What Is the Old-Age and Survivors Insurance (OASI) Trust Fund?
The Old-Age and Survivors Insurance Trust Fund (OASI) is a U.S. Treasury account that is used to deposit tax receipts that fund Social Security benefits paid to retired workers, their surviving spouses, and eligible children. In other words, the OASI is the long name of Social Security. The fund is managed by the Social Security Administration (SSA), which holds the authority to distribute OASI Trust Fund benefits to eligible parties.
- The Old-Age and Survivors Insurance (OASI) Trust Fund is a Treasury account used to pay out Social Security benefits.
- The fund holds deposits from the Federal Insurance Contributions Act (FICA) and the Self-Employment Contributions Act (SECA) taxes.

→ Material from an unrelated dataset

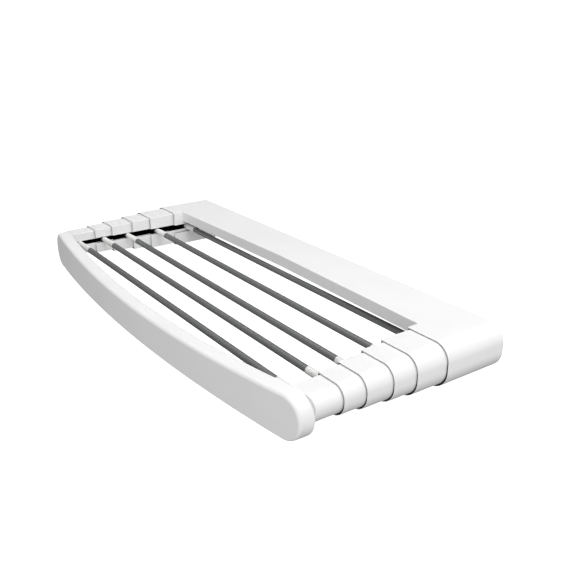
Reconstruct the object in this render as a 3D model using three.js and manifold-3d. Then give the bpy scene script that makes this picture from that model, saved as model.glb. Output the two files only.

- The fund held $2.78 trillion as of 2018.
How the OASI Trust Fund Works
Taxes received under the Federal Insurance Contributions Act (FICA) and the Self-Employment Contributions Act (SECA) are deposited daily into the OASI Trust Fund. The SSA invests these funds, held in trust, and other resources that are not required for current expenses into interest-bearing federal securities. The interest earned is, in turn, deposited into the fund.
The fund's Board of Trustees consists of six members, two of whom are appointed by the president and confirmed by the Senate. The remaining four positions are held by four Cabinet-level officials. These are the secretary of the Treasury, the secretary of the Department of Labor, the secretary of Health and Human Services, and the Social Security commissioner.
The Old-Age and Survivors Insurance Trust Fund, created Jan.1, 1940, was an outgrowth of the Social Security Act amendments of 1939. At the end of 2018, the reserve amount in the OASI Trust Fund was $2.78 trillion. The fund generated $831 billion in income that year while spending $853 billion in expenses, for a net loss of $22.4 billion. The fund is invested at all times, but must be invested in assets that are guaranteed by the Federal government. The trust fund’s assets earned an effective interest rate of nearly 3% for 2017. The OASI Trust Fund redeems or sells securities to make benefit payments or to pay other expenses.
The funds of the OASI Trust Fund are held in a separate account at the Treasury. The fund has automatic spending authority when it comes to paying monthly benefits; that is, the fund doesn’t need to make special requests to Congress to pay benefits. The OASI Trust Fund has been an important tool for supporting citizens, with a large part of the government’s expenditures being either Medicare or Social Security.
Limitations of the OASI Trust Fund
The biggest drawback of the OASI Trust Fund is that it will eventually run out of money, based on comments from the Social Security Administration’s trustees. The fund is expected to run out of money by 2035. Now, even if this happens, it’s believed that Congress will still pay Social Security benefits at a reduced amount. Congress is expected to continue paying payroll taxes the government receives as Social Security benefits.